The youngsters of the wide receiver room; Andre Johnson, LV Bunkley-Shelton and Johnny Wilson combined for seven catches and 82 yards in the win over Southern Utah. Johnson went up and brought down a ball for a huge gain for 31 yards on the Sun Devils first real drive, but he wasn’t really involved after that. Bunkley-Shelton had three catches, only one had significant yardage. Wilson, who had drop issues last season, caught two, but fumbled one away.

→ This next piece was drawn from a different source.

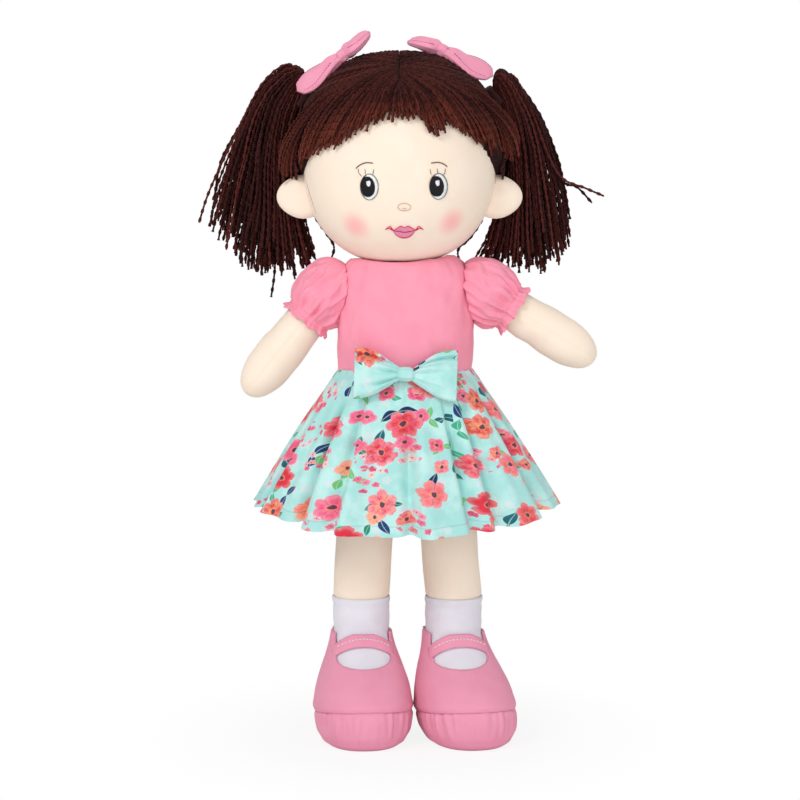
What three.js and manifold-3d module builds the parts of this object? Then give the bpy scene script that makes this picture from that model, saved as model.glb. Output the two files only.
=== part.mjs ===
// A soft stuffed rag doll with yarn pigtails, a puff sleeved bodice, a flared skirt, socks and strap shoes.
// Millimetres, Z up. The doll faces -Y, its left is +X, and the origin is on the floor between the feet.
import * as THREE from "three";
import { mergeVertices } from "three/addons/utils/BufferGeometryUtils.js";
import Module from "manifold-3d";

const wasm = await Module();
wasm.setup();

// Cloth, fillings and the gap between pieces that lie on each other
const CLOTH = 1.2;
const SKIN = 1.4;
const GAP = 0.3;
const SEAM_ROLL = 1.2; // half the thickness of a limb where it is sewn flat
const seamNoseShare = 0.7; // how far that flat edge rounds over, of its half thickness
const seamNoseWidthShare = 0.97; // the rounded edge's width, of the seam's
const cavityStartShare = 1 / 3; // where a limb's filling starts, of the length it fills out over
const OVERRUN = 20; // how far a cutting solid runs past what it cuts

// Head, a ball that is fuller than an ellipsoid
const HEAD_HALF_WIDTH = 61;
const HEAD_HALF_DEPTH = 52;
const HEAD_HALF_HEIGHT = 63;
const HEAD_RISE = 57; // the middle of the head above the shoulders
const HEAD_FULLNESS_SHARE = 2.2; // power of its outline, where 2 is an ellipse
const HEAD_SHIFT = 3.8; // how far the head sits to the doll's right of the neck

// Ears
const EAR_HALF_HEIGHT = 14;
const EAR_HALF_DEPTH = 5.5;
const EAR_REACH = 78; // from the middle of the head to the ear's tip
const EAR_LENGTH = 33;
const EAR_DROP = 20; // below the middle of the head

// Hair cap, the arch it leaves open for the face, and the fringe below the arch
const HAIR_THICKNESS = 8;
const HAIR_SIDE_THICKNESS = 6.5;
const ARCH_HALF_WIDTH = 68.5;
const ARCH_HALF_HEIGHT = 65;
const ARCH_DROP = 27; // the arch's middle below the middle of the head
const HAIR_BEHIND_EAR = 9;
const NAPE_DROP = 47;
const NAPE_RISE = 22; // how much higher the hair ends behind the ear than at the nape
const FRINGE_THICKNESS = 3.2;
const FRINGE_LENGTH = 9;
const FRINGE_TUFT = 3;
const fringeTufts = 14;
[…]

There’s nothing wrong building an offense on the running game. Although, it’s a lot easier as a defense to allocate resources to stop the run compared to stopping a good passing game. Arizona State can certainly get by lesser opponents without passing a lot, but what about versus USC or when the Sun Devils head to Utah or UCLA, and those teams stack the box? Are those guys ready to step up to do it in those moments? That’s why it is important in a game against a weaker defense to help create confidence in those guys.

Offensive coordinator Zak Hill a lot more creativity in his passing concepts last week than Sun Devil fans saw during the Rob Likens era. Nevertheless, it’s important for him to get the younger guys involved early against UNLV.

Johnson showed he’ll go get a jump ball as an X receiver? Why not try to give him two to three a game just to see if he’ll continue to make plays on them. Pepper Bunkley-Shelton with short targets to let him make plays in the open field. Scheme open Wilson with bump and rubs to let him just focus on catching the ball.

Daniels has shown flashes of stardom, but he can only succeed so much if his receivers aren’t ready to make plays. The chances against UNLV could mean highlights against Pac-12 teams.